As someone who suffers with food allergies, I understand that dining out sometimes feels like an obstacle course. Friends and family members may not understand the importance of allergy avoidance. You can plan ahead by alerting them to any food allergy that you or your child may have. You could say, “We are looking forward to joining you at the restaurant for dinner, but we want you to be aware that little Timmy has a peanut allergy. ” You may wish to contact the manager at the restaurant to alert them to your child’s allergen before arriving. Ask what options are available.  Realize that many people don’t realize that food allergies can be more than annoying, that they can in fact be life-threatening.

Some restaurants, like Red Robin, have an interactive allergen menu online to assist you in planning your menu before you arrive. This is very helpful when preparing your child for the meal. Have a serious talk with your child before arriving at the restaurant. Alert your child to the potential dangers of consuming their allergen. Be sure that they understand that they need to ask a parent’s permission before eating anything. Always carry your child’s twin-pack epinephrine auto-injector in case of accidental ingestion emergencies.

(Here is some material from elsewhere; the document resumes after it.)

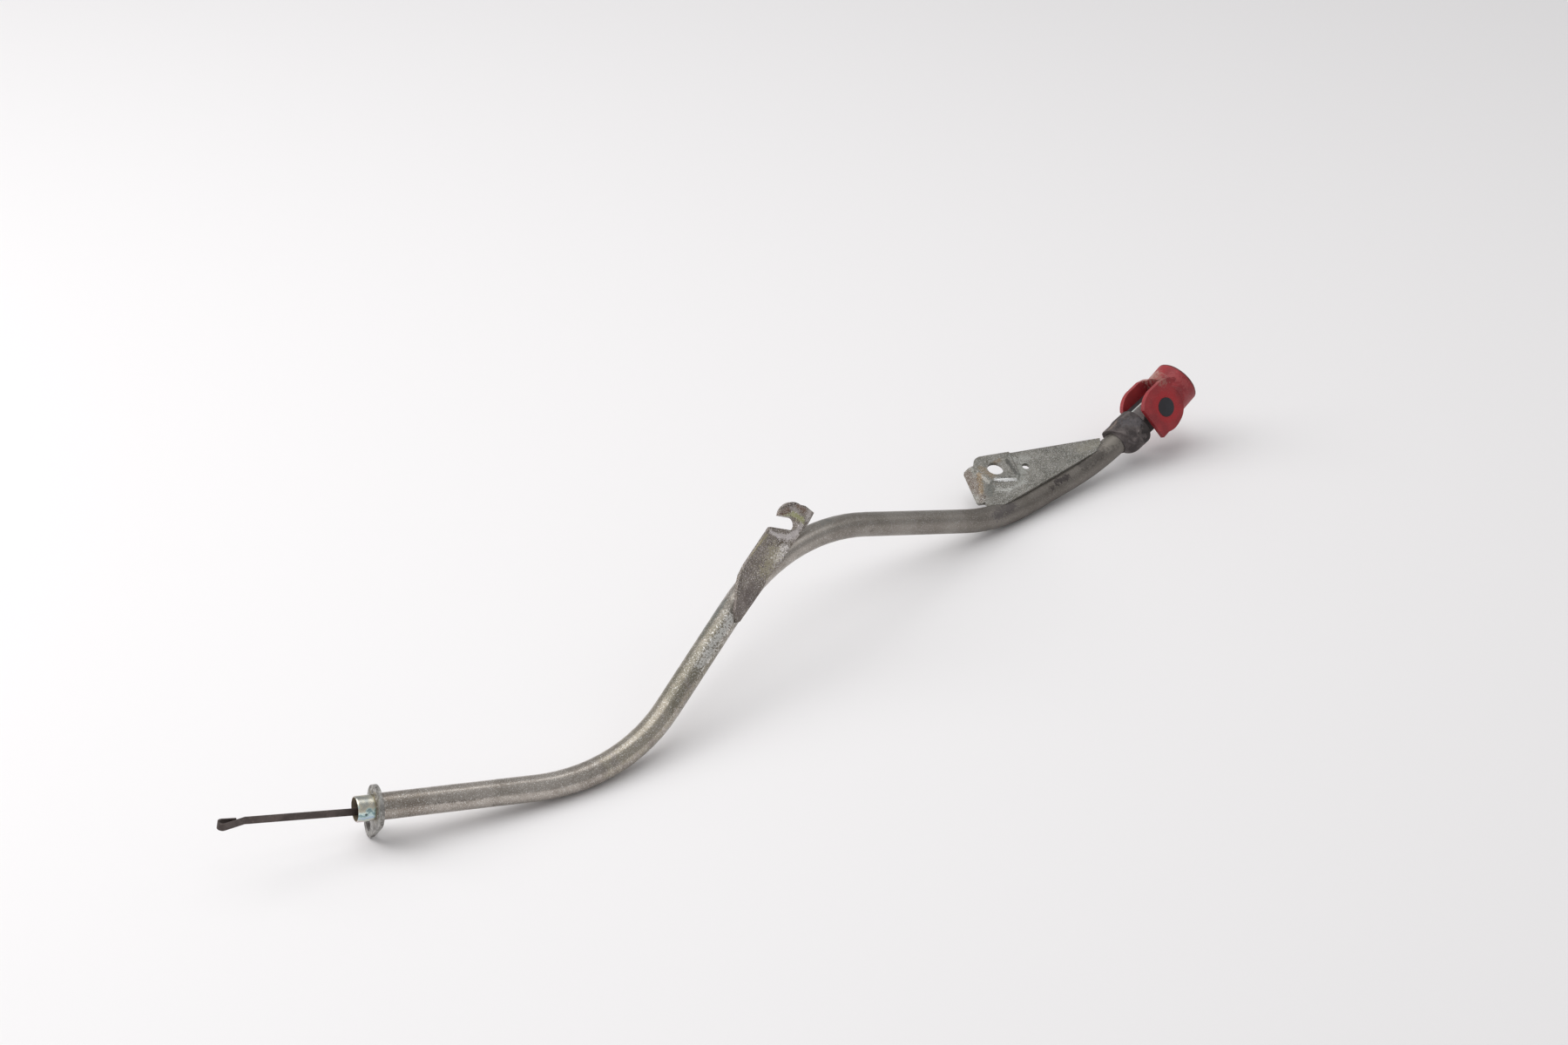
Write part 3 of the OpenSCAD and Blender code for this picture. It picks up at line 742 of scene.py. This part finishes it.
@dataclass
class Brackets:
    """The hook bracket on the arch and the support bracket beside the cap.

    Attributes:
        hook_edge: How far from its edges the hook is worn dark, in millimetres.
        support_edge: How far from its edges the support is worn bright, in millimetres.
    """

    hook_edge: float = 0.3
    support_edge: float = 0.35

    def hook(self) -> None:
        """Dresses the hook bracket: brown grime, rust at the top, green plate left in the slot, and a
        painted highlight along the slot's curled lip.
        """
        rust = paint(112, 84, 68)
        green = paint(178, 180, 122)
        pale_highlight = paint(212, 204, 204)
        crust = paint(58, 46, 38)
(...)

Alert your wait staff when you arrive as to your child’s allergen. You can ask them to alert you to any dishes that may contain the allergen. Keep your purse or bag nearby with your child’s epinephrine auto-injector at hand. Usually allergies cause mild symptoms such as a runny nose and itchy, watery eyes, but a food allergy exposure can cause a life-threatening anaphylaxis reaction. Symptoms can include shortness of breath, swelling of the tongue, lips or throat, nausea, vomiting, diarrhea, and even hives. Allergies to food, insect stings and medication can be associated with this type of anaphylaxis reaction. Take any exposure to your child’s allergen seriously.

The twin-pack epinephrine auto-injectors are designed to inject into the child’s thigh through clothing in case of an emergent anaphylaxis type reaction. After injecting the epinephrine, dial 911 for emergent help. Anytime epinephrine is used, 911 should be called. If the ambulance does not arrive within a few minutes and the symptoms of anaphylaxis return, use the second epinephrine injector in the same manner as the first.

Although food allergies are serious, with careful planning they can be avoided. Be prepared and alert your host. Enjoy dining out and keep your twin-pack epinephrine auto-injector handy!